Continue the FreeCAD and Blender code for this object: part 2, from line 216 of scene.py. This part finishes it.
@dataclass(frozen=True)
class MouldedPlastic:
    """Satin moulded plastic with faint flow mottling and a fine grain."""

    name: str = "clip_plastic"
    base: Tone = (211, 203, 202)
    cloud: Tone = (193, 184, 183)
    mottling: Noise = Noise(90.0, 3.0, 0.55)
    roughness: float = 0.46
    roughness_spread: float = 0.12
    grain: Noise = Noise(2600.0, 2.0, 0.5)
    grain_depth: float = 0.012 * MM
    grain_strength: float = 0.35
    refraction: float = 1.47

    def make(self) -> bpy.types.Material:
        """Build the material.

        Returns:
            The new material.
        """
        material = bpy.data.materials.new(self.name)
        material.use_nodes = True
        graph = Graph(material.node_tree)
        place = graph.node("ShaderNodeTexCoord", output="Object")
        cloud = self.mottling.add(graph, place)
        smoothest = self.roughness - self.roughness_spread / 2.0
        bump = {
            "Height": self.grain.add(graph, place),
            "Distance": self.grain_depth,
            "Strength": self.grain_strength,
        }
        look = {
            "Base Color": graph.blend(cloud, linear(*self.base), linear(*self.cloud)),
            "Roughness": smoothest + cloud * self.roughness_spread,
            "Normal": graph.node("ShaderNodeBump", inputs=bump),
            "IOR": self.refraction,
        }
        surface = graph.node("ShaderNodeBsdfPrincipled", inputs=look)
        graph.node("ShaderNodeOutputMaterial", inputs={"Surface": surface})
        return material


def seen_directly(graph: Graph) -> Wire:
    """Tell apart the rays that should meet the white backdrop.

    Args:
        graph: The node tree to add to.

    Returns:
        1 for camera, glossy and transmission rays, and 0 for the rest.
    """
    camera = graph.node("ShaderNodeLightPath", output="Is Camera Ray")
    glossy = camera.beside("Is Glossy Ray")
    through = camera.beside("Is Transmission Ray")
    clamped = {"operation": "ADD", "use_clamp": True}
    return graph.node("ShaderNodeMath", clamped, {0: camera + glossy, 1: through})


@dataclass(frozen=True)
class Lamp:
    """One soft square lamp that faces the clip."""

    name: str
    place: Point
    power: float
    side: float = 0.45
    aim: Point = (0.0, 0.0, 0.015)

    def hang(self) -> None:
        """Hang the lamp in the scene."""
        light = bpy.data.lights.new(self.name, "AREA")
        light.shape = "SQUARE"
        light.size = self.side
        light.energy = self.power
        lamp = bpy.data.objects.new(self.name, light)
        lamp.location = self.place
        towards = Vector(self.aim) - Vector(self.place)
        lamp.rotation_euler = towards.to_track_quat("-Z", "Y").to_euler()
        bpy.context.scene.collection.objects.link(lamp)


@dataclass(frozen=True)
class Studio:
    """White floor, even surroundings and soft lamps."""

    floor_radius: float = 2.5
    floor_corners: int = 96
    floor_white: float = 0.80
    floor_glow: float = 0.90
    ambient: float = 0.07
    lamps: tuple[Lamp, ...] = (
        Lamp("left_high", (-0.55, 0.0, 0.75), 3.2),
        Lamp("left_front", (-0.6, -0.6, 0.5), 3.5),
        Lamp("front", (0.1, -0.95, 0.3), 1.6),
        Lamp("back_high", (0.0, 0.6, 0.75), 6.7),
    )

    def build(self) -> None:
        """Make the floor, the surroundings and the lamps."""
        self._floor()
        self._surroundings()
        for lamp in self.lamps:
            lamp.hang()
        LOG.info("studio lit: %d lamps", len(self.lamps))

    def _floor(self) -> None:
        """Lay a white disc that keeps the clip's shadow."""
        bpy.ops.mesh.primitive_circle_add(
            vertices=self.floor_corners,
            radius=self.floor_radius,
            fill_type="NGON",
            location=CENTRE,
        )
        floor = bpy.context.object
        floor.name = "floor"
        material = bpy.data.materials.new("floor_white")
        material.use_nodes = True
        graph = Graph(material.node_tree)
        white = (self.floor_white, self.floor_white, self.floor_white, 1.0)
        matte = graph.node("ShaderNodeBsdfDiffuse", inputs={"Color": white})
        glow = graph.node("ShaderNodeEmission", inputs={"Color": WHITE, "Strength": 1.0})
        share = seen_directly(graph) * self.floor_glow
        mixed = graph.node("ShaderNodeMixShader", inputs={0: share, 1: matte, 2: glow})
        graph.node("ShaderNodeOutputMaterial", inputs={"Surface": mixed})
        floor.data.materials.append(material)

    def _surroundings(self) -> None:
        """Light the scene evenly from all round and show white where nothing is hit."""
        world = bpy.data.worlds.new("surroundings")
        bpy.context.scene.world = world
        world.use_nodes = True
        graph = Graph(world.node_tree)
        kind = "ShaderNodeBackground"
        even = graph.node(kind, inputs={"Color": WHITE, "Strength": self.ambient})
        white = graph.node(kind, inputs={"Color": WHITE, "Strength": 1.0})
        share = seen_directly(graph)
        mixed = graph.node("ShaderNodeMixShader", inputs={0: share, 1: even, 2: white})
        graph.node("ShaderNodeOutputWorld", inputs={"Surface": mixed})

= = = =

REQUIRED WORK: Give back the listing exactly, please, from its first line to the line containing "graph: The node tree to add to.", inclusive, and nothing past that line.

EXERCISE RESULT:
Continue the FreeCAD and Blender code for this object: part 2, from line 216 of scene.py. This part finishes it.
@dataclass(frozen=True)
class MouldedPlastic:
    """Satin moulded plastic with faint flow mottling and a fine grain."""

    name: str = "clip_plastic"
    base: Tone = (211, 203, 202)
    cloud: Tone = (193, 184, 183)
    mottling: Noise = Noise(90.0, 3.0, 0.55)
    roughness: float = 0.46
    roughness_spread: float = 0.12
    grain: Noise = Noise(2600.0, 2.0, 0.5)
    grain_depth: float = 0.012 * MM
    grain_strength: float = 0.35
    refraction: float = 1.47

    def make(self) -> bpy.types.Material:
        """Build the material.

        Returns:
            The new material.
        """
        material = bpy.data.materials.new(self.name)
        material.use_nodes = True
        graph = Graph(material.node_tree)
        place = graph.node("ShaderNodeTexCoord", output="Object")
        cloud = self.mottling.add(graph, place)
        smoothest = self.roughness - self.roughness_spread / 2.0
        bump = {
            "Height": self.grain.add(graph, place),
            "Distance": self.grain_depth,
            "Strength": self.grain_strength,
        }
        look = {
            "Base Color": graph.blend(cloud, linear(*self.base), linear(*self.cloud)),
            "Roughness": smoothest + cloud * self.roughness_spread,
            "Normal": graph.node("ShaderNodeBump", inputs=bump),
            "IOR": self.refraction,
        }
        surface = graph.node("ShaderNodeBsdfPrincipled", inputs=look)
        graph.node("ShaderNodeOutputMaterial", inputs={"Surface": surface})
        return material


def seen_directly(graph: Graph) -> Wire:
    """Tell apart the rays that should meet the white backdrop.

    Args:
        graph: The node tree to add to.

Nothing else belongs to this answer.